Prêt à envoyer les terroristes "au paradis et ses 72 vierges"

"Il n’y a que la mort qui attend les terroristes qui chercheraient à nous affronter. Leurs corps joncheront les rues des villes et les sables du désert. Que celui qui est pressé d’atteindre le paradis et ses 72 vierges n’hésite pas à venir. On l’y enverra très vite", a-t-il ironisé.

L’homme fort de Cyrénaïque répondait ainsi aux dernières déclarations de Ghassan Salamé qui disait craindre un conflit de longue durée, après avoir constaté que "les armes affluent à nouveau de tous les côtés"  en Libye malgré l’embargo"Je ne veux pas jouer les Cassandre, mais la violence aux abords de Tripoli n’est rien d’autre que le début d’une guerre longue et sanglante sur les rives sud de la Méditerranée", a dit ce dernier le 21 mai à New York devant le Conseil de sécurité.

Le lendemain, lors d’une conférence à L’International Peace Institute de New York, le représentant spécial d’Antonio Guterrez en Libye montrait qu'il pouvait sortir de la langue de bois pour dire ses vérités. Critiquant la communauté internationale pour son manque de "motivation morale" à mettre fin à ce conflit, Ghassan Salamé tenait à rappeler la part de responsabilités des Libyens eux-mêmes, malgré les interférences extérieures, en faisant un parallèle avec son pays d’origine.
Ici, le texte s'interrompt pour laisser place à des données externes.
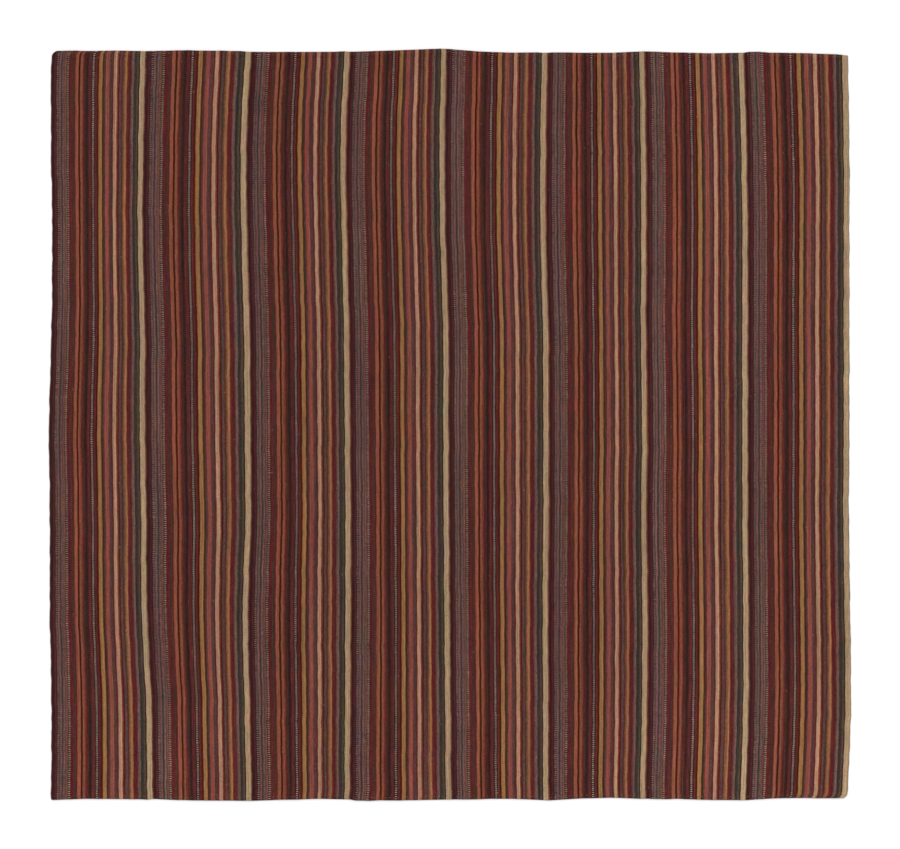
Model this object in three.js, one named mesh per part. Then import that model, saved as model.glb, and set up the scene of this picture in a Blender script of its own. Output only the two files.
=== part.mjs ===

"La vérité est que la Libye peut financer son propre suicide. J’ai toujours considéré mes compatriotes au Liban, comme assez stupides pour se suicider avec l’argent des autres. Les Libyens sont encore pires. Ils se suicident avec leur propre argent. Vous n’avez pas besoin de carburant externe pour cette guerre. Ce pays produit 1,2 million de barils de pétrole par jour. C’est beaucoup d’argent. Le pays est très riche. Le conflit ne dépend pas de transferts financiers de l’extérieur", avait-il déclaré.

L'amertume de Ghassan Salamé

Ghassan Salamé exprimait ainsi son amertume après la diffusion le 18 mai sur les chaînes de télévisions libyennes d’images montrant le débarquement de dizaines de véhicules blindés de fabrication turque à Tripoli, au mépris de l’embargo imposé par l’ONU.

Estimant que "ces violations flagrantes et télévisées" de l’embargo mettaient en péril la crédibilité de l’ensemble des Nations Unies, le diplomate onusien avait pourtant épargné Khalifa Haftar qui l'a déclaré  "persona non grata" en Cyrénaïque en janvier 2019 .

"Si vous cherchez une formule de paix, vous ne pouvez pas ignorer quelqu’un qui n’est pas en contrôle, mais qui exerce la plus grande influence sur 75% du territoire et 70 à 75% des champs de pétrole. Vous ne pouvez pas dire 'il n’existe pas, je ne veux pas traiter avec lui'", avait conclu l'émissaire onusien, évitant habilement de couper tous les ponts.